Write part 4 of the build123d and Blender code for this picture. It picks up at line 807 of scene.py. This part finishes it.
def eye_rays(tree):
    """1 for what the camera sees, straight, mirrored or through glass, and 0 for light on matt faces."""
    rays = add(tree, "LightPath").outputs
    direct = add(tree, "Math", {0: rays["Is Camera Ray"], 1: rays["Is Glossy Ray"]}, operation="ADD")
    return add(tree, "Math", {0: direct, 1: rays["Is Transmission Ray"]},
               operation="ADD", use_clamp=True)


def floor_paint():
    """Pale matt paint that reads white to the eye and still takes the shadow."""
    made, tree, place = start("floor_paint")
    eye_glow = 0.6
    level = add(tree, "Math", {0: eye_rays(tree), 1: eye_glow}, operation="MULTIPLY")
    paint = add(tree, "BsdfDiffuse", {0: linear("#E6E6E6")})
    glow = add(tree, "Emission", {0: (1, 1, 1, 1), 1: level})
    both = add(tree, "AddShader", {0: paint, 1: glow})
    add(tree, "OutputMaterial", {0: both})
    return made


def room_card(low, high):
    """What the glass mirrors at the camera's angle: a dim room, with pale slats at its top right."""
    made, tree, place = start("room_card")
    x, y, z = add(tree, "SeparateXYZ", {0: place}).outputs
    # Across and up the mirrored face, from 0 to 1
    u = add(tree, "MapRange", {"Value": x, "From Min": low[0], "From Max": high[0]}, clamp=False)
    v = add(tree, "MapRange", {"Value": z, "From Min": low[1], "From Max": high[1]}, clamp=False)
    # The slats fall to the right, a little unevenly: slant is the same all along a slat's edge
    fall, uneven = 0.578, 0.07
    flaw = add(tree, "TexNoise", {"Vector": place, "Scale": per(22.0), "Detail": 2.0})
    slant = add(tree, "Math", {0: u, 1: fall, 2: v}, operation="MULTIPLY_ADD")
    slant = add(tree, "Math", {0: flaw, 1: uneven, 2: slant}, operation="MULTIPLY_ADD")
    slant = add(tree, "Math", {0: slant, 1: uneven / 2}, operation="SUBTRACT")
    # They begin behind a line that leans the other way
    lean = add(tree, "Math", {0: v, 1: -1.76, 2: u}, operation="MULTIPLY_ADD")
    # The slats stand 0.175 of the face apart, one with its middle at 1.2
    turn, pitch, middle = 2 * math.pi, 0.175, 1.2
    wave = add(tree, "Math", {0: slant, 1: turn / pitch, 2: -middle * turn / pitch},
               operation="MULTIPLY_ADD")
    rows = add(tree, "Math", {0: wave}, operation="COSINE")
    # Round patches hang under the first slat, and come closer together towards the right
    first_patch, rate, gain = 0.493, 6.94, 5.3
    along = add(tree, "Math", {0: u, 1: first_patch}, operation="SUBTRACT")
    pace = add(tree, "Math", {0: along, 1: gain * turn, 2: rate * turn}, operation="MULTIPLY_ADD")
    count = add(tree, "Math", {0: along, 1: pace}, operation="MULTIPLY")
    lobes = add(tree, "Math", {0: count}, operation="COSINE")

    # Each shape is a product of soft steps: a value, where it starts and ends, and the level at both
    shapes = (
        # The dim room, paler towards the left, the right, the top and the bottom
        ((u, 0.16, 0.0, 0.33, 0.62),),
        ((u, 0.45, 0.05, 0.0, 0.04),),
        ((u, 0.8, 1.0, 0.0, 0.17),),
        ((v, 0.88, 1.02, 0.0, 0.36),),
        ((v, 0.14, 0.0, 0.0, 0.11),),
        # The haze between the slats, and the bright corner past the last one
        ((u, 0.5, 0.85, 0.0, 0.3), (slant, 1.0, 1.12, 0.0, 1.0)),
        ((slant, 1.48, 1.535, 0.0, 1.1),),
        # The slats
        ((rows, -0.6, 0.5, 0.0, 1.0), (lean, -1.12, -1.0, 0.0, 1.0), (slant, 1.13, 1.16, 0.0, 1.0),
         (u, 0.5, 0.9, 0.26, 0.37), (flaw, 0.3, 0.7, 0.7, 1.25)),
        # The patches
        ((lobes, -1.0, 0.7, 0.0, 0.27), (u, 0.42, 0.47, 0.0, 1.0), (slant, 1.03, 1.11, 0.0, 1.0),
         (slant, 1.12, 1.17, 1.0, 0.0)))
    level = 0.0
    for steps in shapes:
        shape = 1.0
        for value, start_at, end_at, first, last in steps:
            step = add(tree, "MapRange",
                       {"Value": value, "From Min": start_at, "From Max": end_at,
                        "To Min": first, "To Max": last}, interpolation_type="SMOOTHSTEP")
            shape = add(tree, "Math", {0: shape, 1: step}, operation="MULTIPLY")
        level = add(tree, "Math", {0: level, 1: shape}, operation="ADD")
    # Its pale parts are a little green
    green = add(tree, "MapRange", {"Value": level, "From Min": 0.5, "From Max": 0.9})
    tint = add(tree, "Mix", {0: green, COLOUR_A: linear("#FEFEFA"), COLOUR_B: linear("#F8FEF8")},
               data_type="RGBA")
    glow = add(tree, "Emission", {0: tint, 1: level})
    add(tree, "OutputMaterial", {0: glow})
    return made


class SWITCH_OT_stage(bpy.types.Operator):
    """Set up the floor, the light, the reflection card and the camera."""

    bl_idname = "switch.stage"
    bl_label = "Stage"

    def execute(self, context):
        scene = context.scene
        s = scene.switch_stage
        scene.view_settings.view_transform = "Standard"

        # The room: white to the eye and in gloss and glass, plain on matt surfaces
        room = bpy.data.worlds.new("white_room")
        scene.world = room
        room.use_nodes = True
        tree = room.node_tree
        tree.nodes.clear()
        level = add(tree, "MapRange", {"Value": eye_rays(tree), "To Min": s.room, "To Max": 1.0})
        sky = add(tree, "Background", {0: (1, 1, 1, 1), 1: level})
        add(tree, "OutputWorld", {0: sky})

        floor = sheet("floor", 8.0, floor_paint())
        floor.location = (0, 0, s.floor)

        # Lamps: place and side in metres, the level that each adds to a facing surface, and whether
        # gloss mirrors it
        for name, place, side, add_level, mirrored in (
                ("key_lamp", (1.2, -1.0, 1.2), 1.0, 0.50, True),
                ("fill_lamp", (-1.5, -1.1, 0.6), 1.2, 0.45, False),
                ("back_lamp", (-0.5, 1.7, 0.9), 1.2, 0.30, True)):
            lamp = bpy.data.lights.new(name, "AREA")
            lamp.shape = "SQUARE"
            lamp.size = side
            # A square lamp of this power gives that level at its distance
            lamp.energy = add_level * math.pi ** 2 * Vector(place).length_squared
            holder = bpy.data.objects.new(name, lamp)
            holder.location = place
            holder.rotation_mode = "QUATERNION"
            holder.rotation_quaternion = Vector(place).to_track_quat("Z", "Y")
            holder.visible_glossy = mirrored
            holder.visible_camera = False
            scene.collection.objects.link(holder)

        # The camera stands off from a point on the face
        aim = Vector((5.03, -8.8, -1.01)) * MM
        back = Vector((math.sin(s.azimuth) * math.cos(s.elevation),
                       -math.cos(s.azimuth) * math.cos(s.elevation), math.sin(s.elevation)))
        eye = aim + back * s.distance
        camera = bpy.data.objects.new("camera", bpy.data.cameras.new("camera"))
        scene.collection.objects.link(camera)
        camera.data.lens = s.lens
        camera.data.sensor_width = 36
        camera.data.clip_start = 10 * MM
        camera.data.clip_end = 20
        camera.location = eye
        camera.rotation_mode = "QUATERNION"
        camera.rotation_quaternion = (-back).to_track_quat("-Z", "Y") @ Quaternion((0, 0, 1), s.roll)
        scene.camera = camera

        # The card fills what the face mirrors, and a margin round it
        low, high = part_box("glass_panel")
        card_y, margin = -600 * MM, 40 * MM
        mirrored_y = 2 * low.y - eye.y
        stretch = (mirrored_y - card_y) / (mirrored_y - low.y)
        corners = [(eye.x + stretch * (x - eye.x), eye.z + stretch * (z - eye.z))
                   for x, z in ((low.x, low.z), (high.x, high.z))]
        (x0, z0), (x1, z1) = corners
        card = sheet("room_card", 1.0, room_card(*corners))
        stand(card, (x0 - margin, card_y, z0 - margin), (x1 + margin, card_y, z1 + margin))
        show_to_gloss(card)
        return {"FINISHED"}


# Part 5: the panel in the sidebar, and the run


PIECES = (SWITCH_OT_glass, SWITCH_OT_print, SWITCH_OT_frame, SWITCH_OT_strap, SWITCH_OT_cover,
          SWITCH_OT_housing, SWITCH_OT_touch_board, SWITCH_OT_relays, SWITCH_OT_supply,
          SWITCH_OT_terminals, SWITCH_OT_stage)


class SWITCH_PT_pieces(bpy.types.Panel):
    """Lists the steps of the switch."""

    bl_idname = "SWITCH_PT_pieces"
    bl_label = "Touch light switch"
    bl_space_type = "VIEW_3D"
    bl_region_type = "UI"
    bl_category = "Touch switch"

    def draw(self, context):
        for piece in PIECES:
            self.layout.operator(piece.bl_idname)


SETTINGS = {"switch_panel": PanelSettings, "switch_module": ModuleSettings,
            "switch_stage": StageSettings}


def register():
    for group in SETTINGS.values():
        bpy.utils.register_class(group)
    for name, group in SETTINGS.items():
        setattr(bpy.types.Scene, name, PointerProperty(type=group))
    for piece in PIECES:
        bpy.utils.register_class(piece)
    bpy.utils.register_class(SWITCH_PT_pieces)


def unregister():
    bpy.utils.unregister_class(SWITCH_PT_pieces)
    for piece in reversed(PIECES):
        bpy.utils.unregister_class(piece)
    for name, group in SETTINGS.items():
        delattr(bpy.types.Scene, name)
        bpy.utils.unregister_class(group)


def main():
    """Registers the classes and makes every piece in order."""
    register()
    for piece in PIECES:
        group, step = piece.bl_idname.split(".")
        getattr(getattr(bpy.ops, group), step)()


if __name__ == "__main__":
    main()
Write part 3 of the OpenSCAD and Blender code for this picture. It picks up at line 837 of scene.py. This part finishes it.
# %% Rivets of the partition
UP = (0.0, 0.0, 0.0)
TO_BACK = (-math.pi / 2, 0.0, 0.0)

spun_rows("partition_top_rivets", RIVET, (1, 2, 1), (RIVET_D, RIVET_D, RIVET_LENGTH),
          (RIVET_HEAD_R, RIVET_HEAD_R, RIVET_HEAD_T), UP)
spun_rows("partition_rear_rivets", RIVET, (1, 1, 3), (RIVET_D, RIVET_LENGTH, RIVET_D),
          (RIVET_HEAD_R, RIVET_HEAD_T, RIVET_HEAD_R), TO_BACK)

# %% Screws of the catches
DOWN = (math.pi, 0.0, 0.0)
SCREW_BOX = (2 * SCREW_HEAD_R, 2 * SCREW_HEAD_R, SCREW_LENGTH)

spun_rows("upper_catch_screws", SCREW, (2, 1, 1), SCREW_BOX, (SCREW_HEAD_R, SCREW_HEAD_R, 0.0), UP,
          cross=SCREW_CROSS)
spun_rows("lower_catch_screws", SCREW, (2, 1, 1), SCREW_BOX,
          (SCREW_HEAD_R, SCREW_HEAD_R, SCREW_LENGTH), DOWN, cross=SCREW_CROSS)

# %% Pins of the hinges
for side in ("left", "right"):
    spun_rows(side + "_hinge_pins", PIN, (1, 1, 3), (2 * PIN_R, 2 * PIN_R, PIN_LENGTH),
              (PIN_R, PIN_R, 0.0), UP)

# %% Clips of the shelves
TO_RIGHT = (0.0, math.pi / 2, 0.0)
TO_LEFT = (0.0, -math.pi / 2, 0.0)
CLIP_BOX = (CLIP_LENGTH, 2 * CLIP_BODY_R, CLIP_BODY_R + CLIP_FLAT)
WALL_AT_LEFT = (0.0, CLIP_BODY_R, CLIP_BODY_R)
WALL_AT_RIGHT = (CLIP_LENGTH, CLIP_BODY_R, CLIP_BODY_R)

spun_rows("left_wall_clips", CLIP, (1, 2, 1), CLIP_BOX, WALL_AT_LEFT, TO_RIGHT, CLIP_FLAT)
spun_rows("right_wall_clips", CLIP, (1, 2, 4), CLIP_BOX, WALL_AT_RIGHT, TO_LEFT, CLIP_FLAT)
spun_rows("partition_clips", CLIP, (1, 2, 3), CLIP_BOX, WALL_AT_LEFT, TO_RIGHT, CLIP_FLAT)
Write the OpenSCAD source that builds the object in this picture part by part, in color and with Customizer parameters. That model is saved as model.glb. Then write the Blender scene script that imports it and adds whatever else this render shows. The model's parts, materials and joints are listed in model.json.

## [Task]
From the data above, count the lines where "code" occurs and give that figure and nothing else.

## [Exercise answer]
2